Ask HN: Computer Science Learning Resources - ErikAugust
Does anyone have a great set of Computer Science learning resources?<p>I realized the other day that I&#x27;ve written hundreds of thousands of JavaScript, etc. and don&#x27;t know how virtual memory, for example, works.<p>Anything is appreciated! Thank you!
======
ghrifter
Maybe take a look at a college's Computer Science degree requirements and look
into topics that interest you:

[https://www.cs.washington.edu/students/ugrad/degree_requirem...](https://www.cs.washington.edu/students/ugrad/degree_requirements)
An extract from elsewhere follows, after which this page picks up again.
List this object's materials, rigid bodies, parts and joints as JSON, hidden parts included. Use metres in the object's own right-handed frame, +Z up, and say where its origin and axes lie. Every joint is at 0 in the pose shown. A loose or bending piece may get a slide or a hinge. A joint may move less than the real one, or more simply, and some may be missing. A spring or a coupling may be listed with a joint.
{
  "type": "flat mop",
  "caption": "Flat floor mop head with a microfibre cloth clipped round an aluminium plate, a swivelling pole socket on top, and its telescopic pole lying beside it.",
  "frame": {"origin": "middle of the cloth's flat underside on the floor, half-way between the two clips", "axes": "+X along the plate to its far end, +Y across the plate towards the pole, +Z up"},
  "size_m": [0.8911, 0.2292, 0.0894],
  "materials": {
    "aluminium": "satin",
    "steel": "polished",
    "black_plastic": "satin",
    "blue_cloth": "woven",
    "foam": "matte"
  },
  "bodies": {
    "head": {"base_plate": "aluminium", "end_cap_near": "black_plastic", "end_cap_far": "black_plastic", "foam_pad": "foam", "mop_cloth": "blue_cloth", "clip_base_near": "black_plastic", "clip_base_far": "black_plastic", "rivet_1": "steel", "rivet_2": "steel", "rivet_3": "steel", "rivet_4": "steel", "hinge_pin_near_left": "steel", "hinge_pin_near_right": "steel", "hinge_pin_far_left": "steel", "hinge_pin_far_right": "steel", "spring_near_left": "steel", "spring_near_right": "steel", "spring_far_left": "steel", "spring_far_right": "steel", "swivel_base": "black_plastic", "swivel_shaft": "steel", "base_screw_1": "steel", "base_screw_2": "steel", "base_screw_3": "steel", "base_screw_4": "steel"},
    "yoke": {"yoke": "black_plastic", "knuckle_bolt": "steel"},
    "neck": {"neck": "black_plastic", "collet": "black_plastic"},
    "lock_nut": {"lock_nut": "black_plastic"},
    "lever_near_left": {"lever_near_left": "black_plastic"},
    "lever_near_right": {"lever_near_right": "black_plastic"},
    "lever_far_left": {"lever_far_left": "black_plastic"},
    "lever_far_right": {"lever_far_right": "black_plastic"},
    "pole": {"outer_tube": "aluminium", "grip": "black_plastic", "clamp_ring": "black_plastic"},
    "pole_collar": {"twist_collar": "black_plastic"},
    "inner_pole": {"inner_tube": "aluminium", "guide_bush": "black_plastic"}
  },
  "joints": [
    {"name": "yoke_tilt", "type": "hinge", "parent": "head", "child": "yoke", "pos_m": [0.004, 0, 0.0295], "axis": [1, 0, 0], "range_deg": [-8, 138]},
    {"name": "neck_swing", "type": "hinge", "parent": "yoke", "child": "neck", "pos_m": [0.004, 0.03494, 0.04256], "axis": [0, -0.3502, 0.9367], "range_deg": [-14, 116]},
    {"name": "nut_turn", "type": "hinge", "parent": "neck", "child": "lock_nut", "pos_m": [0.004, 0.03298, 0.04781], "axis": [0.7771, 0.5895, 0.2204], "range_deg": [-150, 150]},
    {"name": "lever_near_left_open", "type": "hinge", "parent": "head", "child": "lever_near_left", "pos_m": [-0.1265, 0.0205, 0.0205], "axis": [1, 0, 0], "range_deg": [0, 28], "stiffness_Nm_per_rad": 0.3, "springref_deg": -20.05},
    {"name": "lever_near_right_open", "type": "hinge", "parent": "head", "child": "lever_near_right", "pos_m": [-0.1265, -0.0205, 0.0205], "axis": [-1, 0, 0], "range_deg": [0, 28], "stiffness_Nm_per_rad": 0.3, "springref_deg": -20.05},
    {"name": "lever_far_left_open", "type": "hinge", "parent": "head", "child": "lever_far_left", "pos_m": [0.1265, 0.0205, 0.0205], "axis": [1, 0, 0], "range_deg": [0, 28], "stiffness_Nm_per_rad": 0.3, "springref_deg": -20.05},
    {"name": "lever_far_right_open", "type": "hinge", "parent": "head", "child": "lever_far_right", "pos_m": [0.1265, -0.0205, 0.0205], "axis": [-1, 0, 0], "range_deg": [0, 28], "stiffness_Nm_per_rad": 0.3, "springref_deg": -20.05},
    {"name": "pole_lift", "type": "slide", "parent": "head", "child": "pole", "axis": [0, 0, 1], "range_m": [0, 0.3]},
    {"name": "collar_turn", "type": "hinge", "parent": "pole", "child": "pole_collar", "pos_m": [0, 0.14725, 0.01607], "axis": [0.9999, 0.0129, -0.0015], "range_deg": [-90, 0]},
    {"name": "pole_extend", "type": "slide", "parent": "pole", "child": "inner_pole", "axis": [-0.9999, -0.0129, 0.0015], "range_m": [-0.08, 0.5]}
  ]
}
Wikipedia is pretty decent in most topics.

Also, I've found that GeeksForGeeks is pretty neat too:
[http://www.geeksforgeeks.org/](http://www.geeksforgeeks.org/)

------
greenyoda
The Wikipedia articles related to computer science seem to be fairly decent,
and have references that you can follow up for further reading. For example,
here's the article on virtual memory:

[https://en.wikipedia.org/wiki/Virtual_memory](https://en.wikipedia.org/wiki/Virtual_memory)

------
theWold
There are many different styles and paths to learning 'Computer Science'.

But if what you are after is insight into how a computer works I found that I
had my 'ah-ha' moment while learning C, Assembly (intel), and writing a
compiler. I did have to have a slight basis in computer architecture, but that
compiler project I worked on made everything click.
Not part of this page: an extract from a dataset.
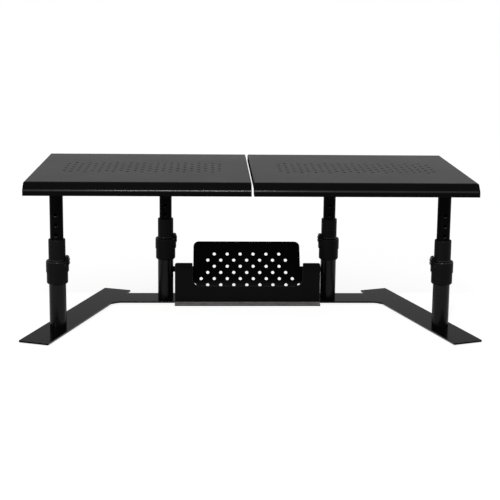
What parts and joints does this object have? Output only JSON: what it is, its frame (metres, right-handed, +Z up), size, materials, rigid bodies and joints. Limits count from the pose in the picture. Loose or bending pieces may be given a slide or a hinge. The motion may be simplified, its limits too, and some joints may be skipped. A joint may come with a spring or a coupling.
{
  "type": "monitor stand",
  "caption": "Split monitor stand with perforated platforms on height-adjustable legs, sliding flat bases and a leaning perforated holder between them",
  "frame": {"origin": "bottom centre of the overall box, on the desk, at rest", "axes": "+X right along the stand, +Y from front to back, +Z up"},
  "size_m": [0.7652, 0.3845, 0.261],
  "materials": {
    "platform_coat": "satin black powder coat on perforated sheet steel",
    "black_coat": "satin black powder coat on steel plate and tube",
    "holder_coat": "satin black powder coat on folded sheet steel",
    "black_plastic": "fine matte moulded black plastic",
    "pad_rubber": "matte black rubber",
    "zinc_steel": "zinc plated steel"
  },
  "bodies": {
    "holder": {"holder_tray": "holder_coat", "holder_back": "holder_coat", "holder_rivet_1": "holder_coat", "holder_rivet_2": "holder_coat", "holder_rivet_3": "holder_coat", "holder_rivet_4": "holder_coat"},
    "left_base": {"left_base_arm": "black_coat", "left_base_strip": "black_coat", "left_arm_front_pad": "pad_rubber", "left_front_leg_pad": "pad_rubber", "left_arm_rear_pad": "pad_rubber", "left_rear_leg_pad": "pad_rubber", "front_left_lower_tube": "black_coat", "front_left_collar": "black_plastic", "rear_left_lower_tube": "black_coat", "rear_left_collar": "black_plastic"},
    "left_top": {"left_platform": "platform_coat", "front_left_inner_tube": "black_coat", "front_left_glide": "black_plastic", "front_left_flange": "black_coat", "front_left_nut_1": "zinc_steel", "front_left_nut_2": "zinc_steel", "front_left_nut_3": "zinc_steel", "rear_left_inner_tube": "black_coat", "rear_left_glide": "black_plastic", "rear_left_flange": "black_coat", "rear_left_nut_1": "zinc_steel", "rear_left_nut_2": "zinc_steel", "rear_left_nut_3": "zinc_steel"},
    "front_left_ring": {"front_left_lock_ring": "black_plastic"},
    "front_left_pin": {"front_left_lock_pin": "zinc_steel"},
    "rear_left_ring": {"rear_left_lock_ring": "black_plastic"},
    "rear_left_pin": {"rear_left_lock_pin": "zinc_steel"},
    "right_base": {"right_base_arm": "black_coat", "right_base_strip": "black_coat", "right_arm_front_pad": "pad_rubber", "right_front_leg_pad": "pad_rubber", "right_arm_rear_pad": "pad_rubber", "right_rear_leg_pad": "pad_rubber", "front_right_lower_tube": "black_coat", "front_right_collar": "black_plastic", "rear_right_lower_tube": "black_coat", "rear_right_collar": "black_plastic"},
    "right_top": {"right_platform": "platform_coat", "front_right_inner_tube": "black_coat", "front_right_glide": "black_plastic", "front_right_flange": "black_coat", "front_right_nut_1": "zinc_steel", "front_right_nut_2": "zinc_steel", "front_right_nut_3": "zinc_steel", "rear_right_inner_tube": "black_coat", "rear_right_glide": "black_plastic", "rear_right_flange": "black_coat", "rear_right_nut_1": "zinc_steel", "rear_right_nut_2": "zinc_steel", "rear_right_nut_3": "zinc_steel"},
    "front_right_ring": {"front_right_lock_ring": "black_plastic"},
    "front_right_pin": {"front_right_lock_pin": "zinc_steel"},
    "rear_right_ring": {"rear_right_lock_ring": "black_plastic"},
    "rear_right_pin": {"rear_right_lock_pin": "zinc_steel"}
  },
  "joints": [
    {"name": "left_width_slide", "type": "slide", "parent": "holder", "child": "left_base", "axis": [-1, 0, 0], "range_m": [0, 0.075]},
    {"name": "left_height_slide", "type": "slide", "parent": "left_base", "child": "left_top", "axis": [0, 0, 1], "range_m": [-0.087, 0]},
    {"name": "front_left_ring_turn", "type": "hinge", "parent": "left_base", "child": "front_left_ring", "pos_m": [-0.3295, -0.08792, 0.112], "axis": [0, 0, -1], "range_deg": [0, 35]},
    {"name": "front_left_pin_slide", "type": "slide", "parent": "left_base", "child": "front_left_pin", "axis": [0, 1, 0], "range_m": [0, 0.002]},
    {"name": "rear_left_ring_turn", "type": "hinge", "parent": "left_base", "child": "rear_left_ring", "pos_m": [-0.1525, 0.09108, 0.112], "axis": [0, 0, -1], "range_deg": [0, 35]},
    {"name": "rear_left_pin_slide", "type": "slide", "parent": "left_base", "child": "rear_left_pin", "axis": [0, 1, 0], "range_m": [0, 0.002]},
    {"name": "right_width_slide", "type": "slide", "parent": "holder", "child": "right_base", "axis": [1, 0, 0], "range_m": [0, 0.075]},
    {"name": "right_height_slide", "type": "slide", "parent": "right_base", "child": "right_top", "axis": [0, 0, 1], "range_m": [-0.087, 0]},
    {"name": "front_right_ring_turn", "type": "hinge", "parent": "right_base", "child": "front_right_ring", "pos_m": [0.3295, -0.08792, 0.112], "axis": [0, 0, 1], "range_deg": [0, 35]},
    {"name": "front_right_pin_slide", "type": "slide", "parent": "right_base", "child": "front_right_pin", "axis": [0, 1, 0], "range_m": [0, 0.002]},
    {"name": "rear_right_ring_turn", "type": "hinge", "parent": "right_base", "child": "rear_right_ring", "pos_m": [0.1525, 0.09108, 0.112], "axis": [0, 0, 1], "range_deg": [0, 35]},
    {"name": "rear_right_pin_slide", "type": "slide", "parent": "right_base", "child": "rear_right_pin", "axis": [0, 1, 0], "range_m": [0, 0.002]}
  ],
  "couplings": [
    {"joint": "front_left_pin_slide", "follows": "front_left_ring_turn", "m_per_rad": 0.003274},
    {"joint": "rear_left_pin_slide", "follows": "rear_left_ring_turn", "m_per_rad": 0.003274},
    {"joint": "front_right_pin_slide", "follows": "front_right_ring_turn", "m_per_rad": 0.003274},
    {"joint": "rear_right_pin_slide", "follows": "rear_right_ring_turn", "m_per_rad": 0.003274}
  ]
}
(side note on writing a compiler. Read, Decode, Execute. There are no short
cuts around those series of steps).

If you are looking for a book I would recommend the 'Dragon Book'

[http://www.amazon.com/Compilers-Principles-Techniques-
Tools-...](http://www.amazon.com/Compilers-Principles-Techniques-
Tools-2nd/dp/0321486811)

I found a paper copy of the international version for cheap (like $10 US if I
remember) that was amazing.

------
richerlariviere
Hey, maybe you will find something interesting with the "Awesome" list on
Github?
[https://github.com/sindresorhus/awesome](https://github.com/sindresorhus/awesome)

------
brudgers
The great set of computer science learning resources:
[http://www.amazon.com/Computer-Programming-
Volumes-1-4A-Boxe...](http://www.amazon.com/Computer-Programming-
Volumes-1-4A-Boxed/dp/0321751043)

Suitable for lifelong learning.